9. Companies with internal mobility had an almost two-year longer retention rate than those without it. (LinkedIn)

Why it matters:

When you upskill your employees and help them develop in their careers, they stay longer. That shrinks the cost of turnover in your call center and it means more tenured agents are available to help customers. An agent who’s been with your company for five years harbors institutional knowledge that a fresh hire doesn’t. Of course, new hires can be taught, and the right ones make a standout impact on your customer service. But ramping agents to full productivity takes time – something so many managers lack.

What you can do about it:

Build development opportunities into your training strategy. Don’t just offer support for how your agents can get better right now. Play the long game, too. Create clear paths to promotion or advancement for your team. Then, work with them 1:1 to develop the skills to get there. They’ll feel valued and stick around, passing their happiness and knowledge off to your customers.

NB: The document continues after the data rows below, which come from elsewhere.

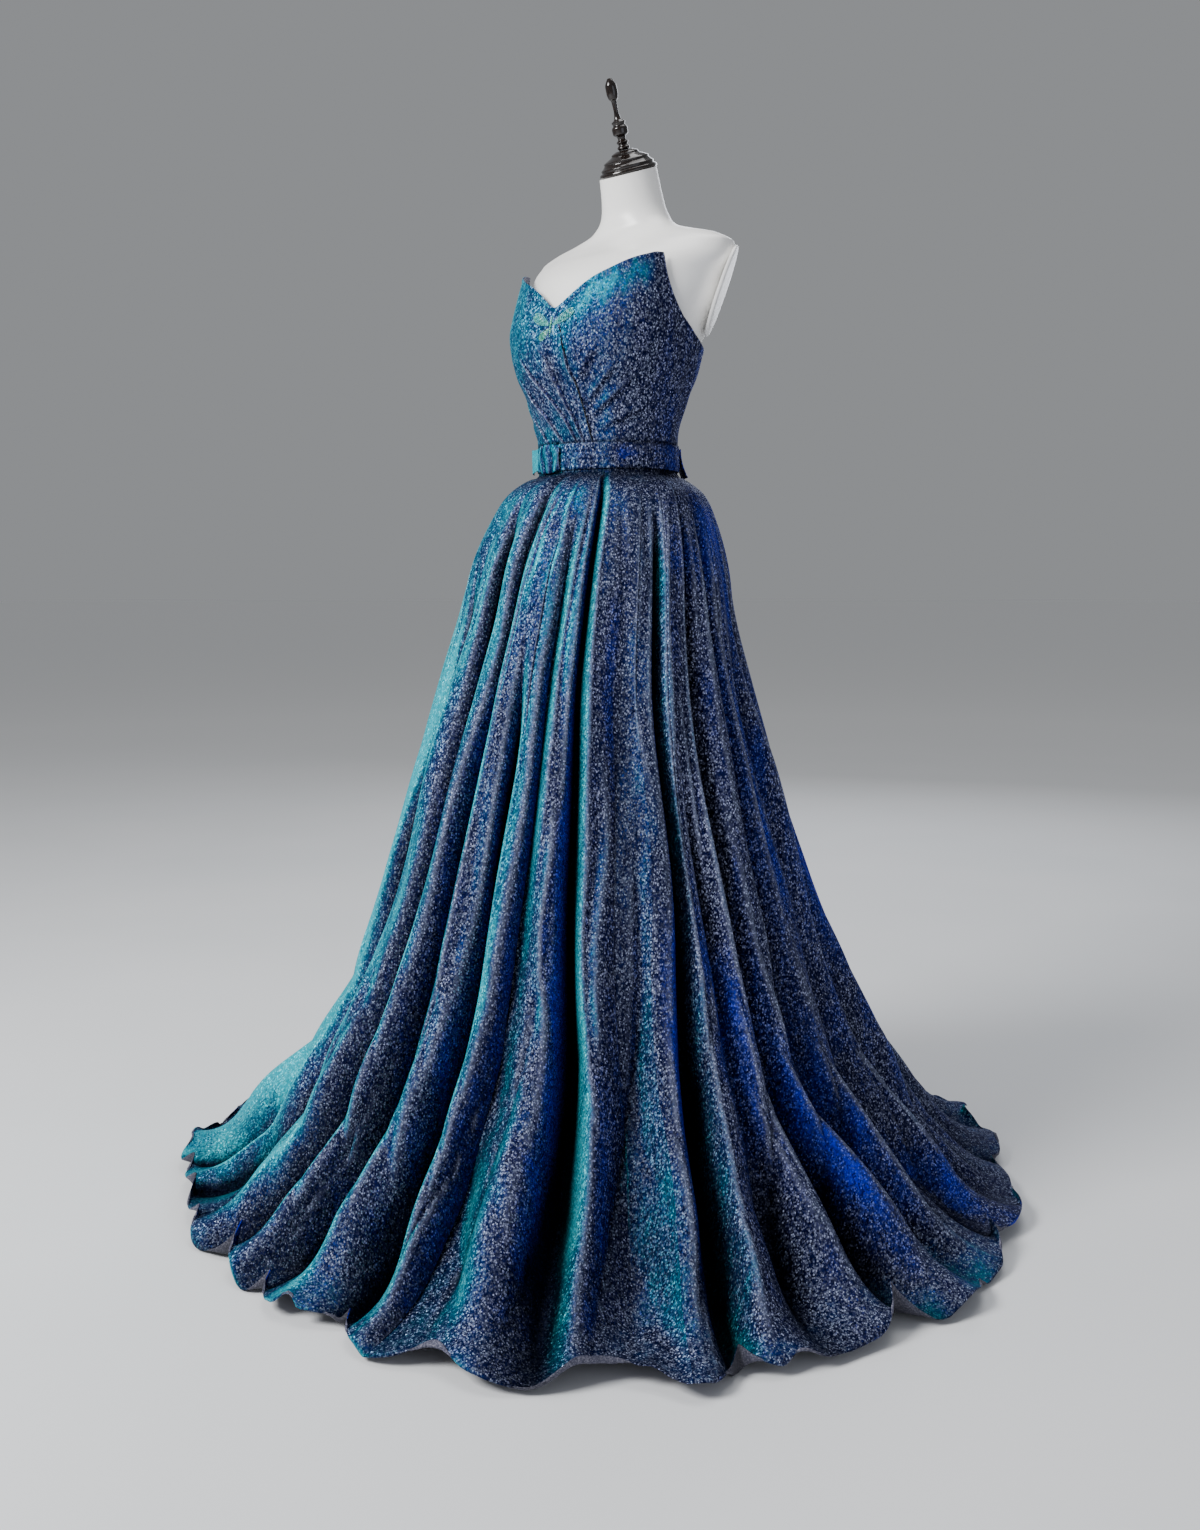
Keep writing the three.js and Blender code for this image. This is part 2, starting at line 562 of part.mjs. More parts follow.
function beltRing() {
  const outer = [];
  const inner = [];
  for (let i = 0; i < BELT_STEPS.round; i += 1) {
    const angle = (i * 360) / BELT_STEPS.round;
    outer.push([]);
    inner.push([]);
    for (let j = 0; j <= BELT_STEPS.down; j += 1) {
      const z = THREE.MathUtils.lerp(BELT_TOP, BELT_BOTTOM, j / BELT_STEPS.down);
      const soft = j % 2 === 0 ? 0 : -BELT_CREASE;
      outer[i].push(beltSurface(angle, z, soft));
      inner[i].push(beltSurface(angle, z, soft - WALL));
    }
  }
  return wall('belt', outer, inner, glitterCloth, true);
}

function loopRise(a, b) {
  const swell = Math.sin(Math.PI * b) * Math.sin(Math.PI * a) ** 0.5;
  const ridge = 1 + Math.cos(2 * Math.PI * BELT_LOOP.gathers * a);
  return BELT_LOOP.off + BELT_LOOP.swell * swell + BELT_LOOP.ridge * ridge;
}

function buildBelt() {
  return [
    beltRing(),
    beltPatch('belt_loop', BELT_LOOP, { round: 12, down: 6 }, loopRise, satinCloth),
    beltPatch('belt_end_front', BELT_END_FRONT, { round: 8, down: 3 },
      (a) => BELT_END_FRONT.off + BELT_END_FRONT.flare * a * a, satinCloth),
    beltPatch('belt_end_back', BELT_END_BACK, { round: 5, down: 6 },
      (a, b) => BELT_END_BACK.off + BELT_END_BACK.flare * b * b, glitterCloth),
  ];
}

// ---- butterfly ----
// Point of the bodice's front where x and z are given, with its outward normal.
function onCentreFront(x, z) {
  const side = interpolate(BODICE_SECTIONS, 'z', z, 'side');
  const square = interpolate(BODICE_SECTIONS, 'z', z, 'square');
  const sine = Math.min(Math.abs(x) / side, 1) ** (square / 2);
  const angle = THREE.MathUtils.radToDeg(Math.asin(sine)) * Math.sign(x);
  return { point: bodiceSurface(angle, z), normal: bodiceNormal(angle, z) };
}

// A thin leaf that lies on the bodice, thicker in the middle.
function applique(name, outline, centre, thick) {
  const rings = [1, 0.68, 0.34];
  const place = (x, z, off) => {
    const { point, normal } = onCentreFront(x, BUTTERFLY_HEIGHT + z);
    return point.addScaledVector(normal, off);
  };
  const layer = (share, off) => outline.map(([x, z]) => place(
    THREE.MathUtils.lerp(centre[0], x, share),
    THREE.MathUtils.lerp(centre[1], z, share),
    off,
  ));
  const low = 2 * SEAM;
  const high = low + thick;
  const stack = [
    ...rings.slice().reverse().map((share) => layer(share, low)),
    ...rings.map((share) => layer(share, high * (1.2 - 0.45 * share))),
  ];
  return loft(name, stack, beading);
}

function leafOutline(root, tip, half, mirror) {
  const length = Math.hypot(tip[0] - root[0], tip[1] - root[1]);
  const along = [(tip[0] - root[0]) / length, (tip[1] - root[1]) / length];
  const points = [];
  for (let k = 0; k < WING_SIDES; k += 1) {
    const turn = (k * 2 * Math.PI) / WING_SIDES;
    const share = (1 - Math.cos(turn)) / 2;
    const off = half * Math.sin(turn) * share ** 0.4;
    points.push([
      mirror * (root[0] + along[0] * share * length - along[1] * off),
      root[1] + along[1] * share * length + along[0] * off,
    ]);
  }
  return points;
}

function buildButterfly() {
  const bodyOutline = [];
  for (let k = 0; k < WING_SIDES; k += 1) {
    const turn = (k * 2 * Math.PI) / WING_SIDES;
    bodyOutline.push([
      BUTTERFLY_BODY.wide * Math.sin(turn), BUTTERFLY_BODY.long * Math.cos(turn),
    ]);
  }
  const pieces = [applique('butterfly_body', bodyOutline, [0, 0], BUTTERFLY_BODY.thick)];
  WINGS.forEach(({ name, root, tip, half, thick }) => {
    [['left', 1], ['right', -1]].forEach(([sideName, mirror]) => {
      const centre = [mirror * (root[0] + tip[0]) * 0.55, (root[1] + tip[1]) * 0.55];
      pieces.push(applique(
        `butterfly_wing_${name}_${sideName}`,
        leafOutline(root, tip, half, mirror), centre, thick,
      ));
    });
  });
  return pieces;
}

// ---- dress form ----
function formRing(section) {
  const ring = [];
  for (let k = 0; k < FORM_SIDES; k += 1) {
    const { side, front, back, square } = section;
    const p = ovalPoint((k * 2 * Math.PI) / FORM_SIDES, side, front, back, square);
    const y = p.y + section.behind + section.sweep * (p.x / side) ** 2;
    ring.push(new THREE.Vector3(p.x, y, section.z));
  }
  return ring;
}

// Big block whose face lies at a point and looks along a direction.
function cuttingBlock(at, faces) {
  const size = 400;
  const block = new THREE.BoxGeometry(size, size, size);
  block.deleteAttribute('uv');
  const mesh = new THREE.Mesh(block);
  mesh.quaternion.setFromUnitVectors(new THREE.Vector3(0, 0, 1), faces);
  mesh.position.copy(at).addScaledVector(faces, size / 2);
  mesh.updateMatrix();
  block.applyMatrix4(mesh.matrix);
  return toManifold(new THREE.Mesh(block));
}

function mirrored(vector) {
  return new THREE.Vector3(-vector.x, vector.y, vector.z);
}

function buildTorso() {
  const rough = loft('torso', FORM_SECTIONS.map(formRing), formShell);
  const neckAt = new THREE.Vector3(0, NECK_BACK, NECK_TOP);
  const neckFaces = new THREE.Vector3(0, -Math.sin(NECK_LEAN), Math.cos(NECK_LEAN));
  const cut = toManifold(rough)
    .subtract(cuttingBlock(ARM_CUT_AT, ARM_CUT_FACES))
    .subtract(cuttingBlock(mirrored(ARM_CUT_AT), mirrored(ARM_CUT_FACES)))
    .subtract(cuttingBlock(neckAt, neckFaces));
  return fromManifold('form_torso', cut, formShell);
}

// Oval plate on the flat cut of an arm.
function armPlate(name, at, faces) {
  const up = new THREE.Vector3(0, 0, 1).addScaledVector(faces, -faces.z).normalize();
  const across = new THREE.Vector3().crossVectors(up, faces);
  const ringAt = (off, scale) => {
    const ring = [];
    for (let k = 0; k < TURNED_SIDES; k += 1) {
      const turn = (k * 2 * Math.PI) / TURNED_SIDES;
      ring.push(at.clone()
        .addScaledVector(up, ARM_PLATE.above + ARM_PLATE.high * scale * Math.cos(turn))
        .addScaledVector(across, ARM_PLATE.wide * scale * Math.sin(turn))
        .addScaledVector(faces, off));
    }
    return ring;
  };
  const { thick } = ARM_PLATE;
  const rings = [ringAt(SEAM, 1), ringAt(thick * 0.6, 1), ringAt(thick, 0.94)];
  return loft(name, rings, formShell);
}

function turned(name, profile, finish) {
  const points = [
    new THREE.Vector2(0, profile[0].at),
    ...profile.map(({ at, r }) => new THREE.Vector2(r, at)),
    new THREE.Vector2(0, profile[profile.length - 1].at),
  ];
  const geometry = new THREE.LatheGeometry(points, TURNED_SIDES);
  geometry.deleteAttribute('uv');
  geometry.deleteAttribute('normal');
  geometry.rotateX(Math.PI / 2);
  const merged = mergeVertices(geometry, 0.001);
  const vertex = new THREE.Vector3();
  const corners = [];
  for (let k = 0; k < merged.attributes.position.count; k += 1) {
    corners.push(vertex.fromBufferAttribute(merged.attributes.position, k).clone());
  }
  const faces = [];
  for (let k = 0; k < merged.index.count; k += 3) {
    const [a, b, c] = [0, 1, 2].map((step) => merged.index.getX(k + step));
    if (a !== b && b !== c && a !== c) faces.push([a, b, c]);
  }
  return solid(name, corners, faces, finish);
}

function buildFinial() {
  const group = new THREE.Group();
  group.position.set(0, NECK_BACK, NECK_TOP);
  group.rotation.x = NECK_LEAN;
  group.add(
    turned('neck_cap', CAP_PROFILE, turnedWood),
    turned('finial', FINIAL_PROFILE, turnedWood),
  );
  return group;
}

function buildStand() {
  return [
    turned('stand_base', BASE_PROFILE, paintedSteel),
    turned('stand_pole', POLE_PROFILE, paintedSteel),
  ];
}

// ---- the whole object ----
const dress = new THREE.Group();
dress.add(...buildBodice());
dress.add(...SKIRT_PANELS.map(skirtPanel));
dress.add(...buildBelt());
dress.add(...buildButterfly());
dress.add(
  buildTorso(),
  armPlate('arm_plate_left', ARM_CUT_AT, ARM_CUT_FACES),
  armPlate('arm_plate_right', mirrored(ARM_CUT_AT), mirrored(ARM_CUT_FACES)),
);
dress.add(buildFinial());
dress.add(...buildStand());

export default dress;
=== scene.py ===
import math

import bmesh
import bpy
import numpy as np
from mathutils import Matrix, Vector


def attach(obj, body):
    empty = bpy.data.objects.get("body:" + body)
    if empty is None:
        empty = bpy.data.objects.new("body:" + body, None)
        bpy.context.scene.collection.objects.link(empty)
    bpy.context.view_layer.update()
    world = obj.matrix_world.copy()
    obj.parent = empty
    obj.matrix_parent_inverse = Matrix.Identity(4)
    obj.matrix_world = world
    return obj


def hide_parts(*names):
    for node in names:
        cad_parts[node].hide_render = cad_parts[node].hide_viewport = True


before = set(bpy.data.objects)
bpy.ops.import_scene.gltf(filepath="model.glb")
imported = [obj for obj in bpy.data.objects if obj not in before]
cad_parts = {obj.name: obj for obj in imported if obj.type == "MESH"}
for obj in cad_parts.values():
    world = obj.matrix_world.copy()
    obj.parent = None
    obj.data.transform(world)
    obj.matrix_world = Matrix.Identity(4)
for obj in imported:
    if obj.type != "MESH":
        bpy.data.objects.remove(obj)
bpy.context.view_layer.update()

# Strapless evening dress on a limbless dress form. Sizes are in millimetres and turned to metres
# when a mesh is made. Angles run round the body in degrees from the centre front (0) to the
# wearer's left (90).
MM = 0.001
CLOTH_WALL = 1.3
SEAM_HALF = 0.15

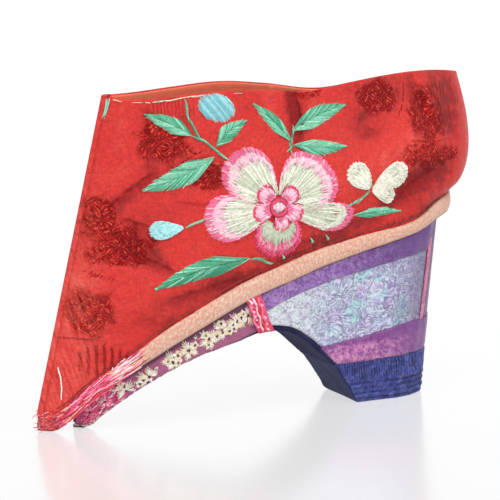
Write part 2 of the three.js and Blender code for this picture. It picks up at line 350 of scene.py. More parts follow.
def draw_weave() -> None:
    """Draws the threads of a cloth over and under one another, on places in millimetres."""
    kinds = {"Vector": "Vector", "Pitch": "Float", "Twill": "Float"}
    group = Effect("thread_weave", kinds, {"Height": "Float", "Shade": "Float"})
    place, pitch, twill = group.given.values()
    u, v, _ = place.shifted(1.1, 0.12).parts()
    weft = v / pitch * math.pi
    slanted = u / pitch * math.pi + weft * twill
    over = (slanted.sine() * weft.sine()).ramp(-0.25, 0.25)
    height = group.blend(over, abs(slanted.sine()), abs(weft.sine()))
    slub = place.scaled(0.35, 2.2, 1.0).noise(1.0, 3.0)
    group.feed(height=height, shade=height.ramp(0.0, 0.9, 0.72, 1.0) * slub.ramp(0.2, 0.8, 0.9, 1.08))


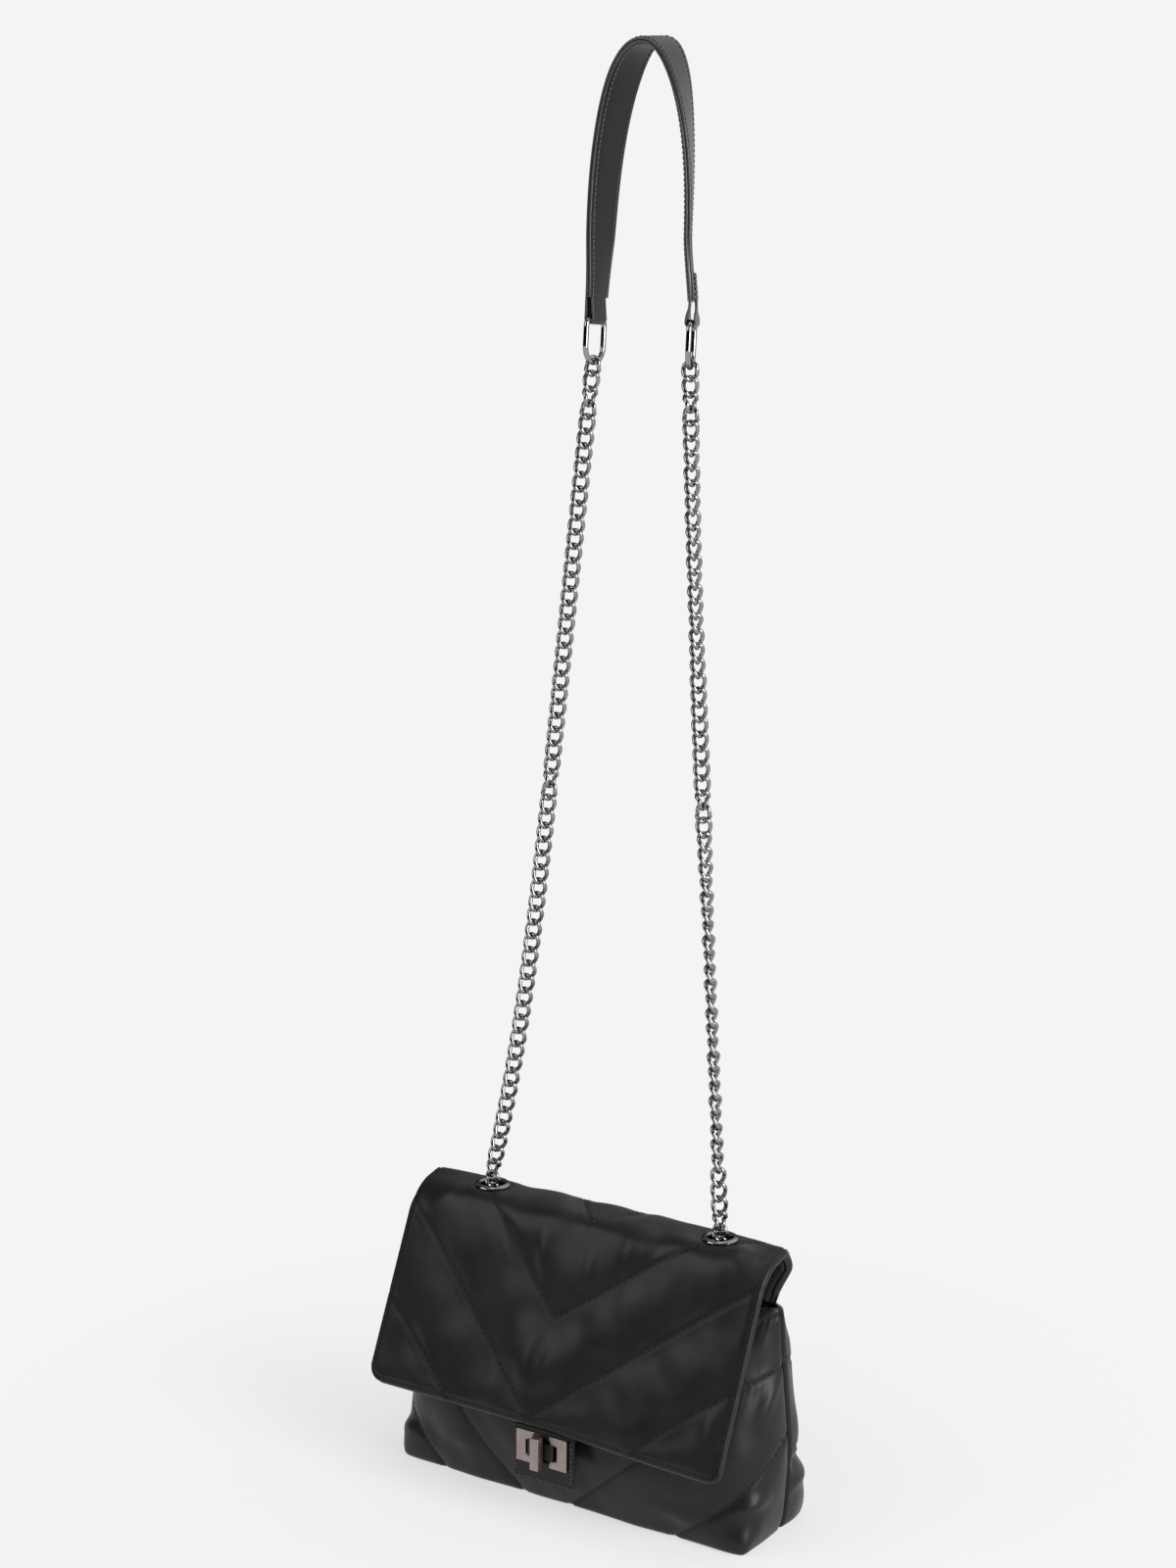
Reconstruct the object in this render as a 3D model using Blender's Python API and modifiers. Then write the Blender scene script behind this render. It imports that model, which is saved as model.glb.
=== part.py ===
"""Quilted crossbody bag: a soft pouch under a flap with a turn lock, on a chain strap with a shoulder pad.

Real size, in metres, +Z up, front towards -Y. The origin is the middle of the footprint, on the floor.
The flap is closed, the lock's bar is upright and the strap stands straight up, as in the photograph.
"""

import math

import bmesh
import bpy
import numpy as np
from mathutils import Vector

X_AXIS = Vector((1, 0, 0))
Y_AXIS = Vector((0, 1, 0))
RIGHT, LEFT = 1, -1
FRONT, BACK = -1, 1
SIDE_NAMES = {LEFT: "left", RIGHT: "right"}

# Clearances
GAP = 0.0003
SOFT_GAP = 0.0006
CUT_OVERRUN = 0.002

# Pouch, measured from the plane of the side seams
POUCH_HEIGHT = 0.130
SIDE_REACH = 0.121
FRONT_REACH = 0.0535
BACK_REACH = 0.044
PANEL_THICKNESS = 0.005
BOTTOM_THICKNESS = 0.004
BOARD_THICKNESS = 0.002
BOARD_MARGIN = 0.002
LINING_THICKNESS = 0.0012
LINING_DROP = 0.002
LINING_EASE = 0.0015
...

10. Some 86% of customer service professionals think customers are smarter and more informed now than ever before. (HubSpot)

Why it matters:

Smarter customers need more knowledgeable agents. Back in 2018, the World Economic Forum published a report that mentioned the upskilling imperative. As more processes become automated, workers need to learn new (and more) skills to tackle the fresh complexities in their roles. And now, upskilling employees is even more critical since Covid-19 accelerated digital transformations and forced customers to increase their digital fluency, too.

What you can do about it:

Upskill your customer service workforce. Don’t just fill out a few agent scorecards and call it done. Identify the core competencies your agents need to succeed in delivering good customer service now and five years from now. Then, address each competency in your training and development sessions. The success of your customer service team (and your customers) is up to you.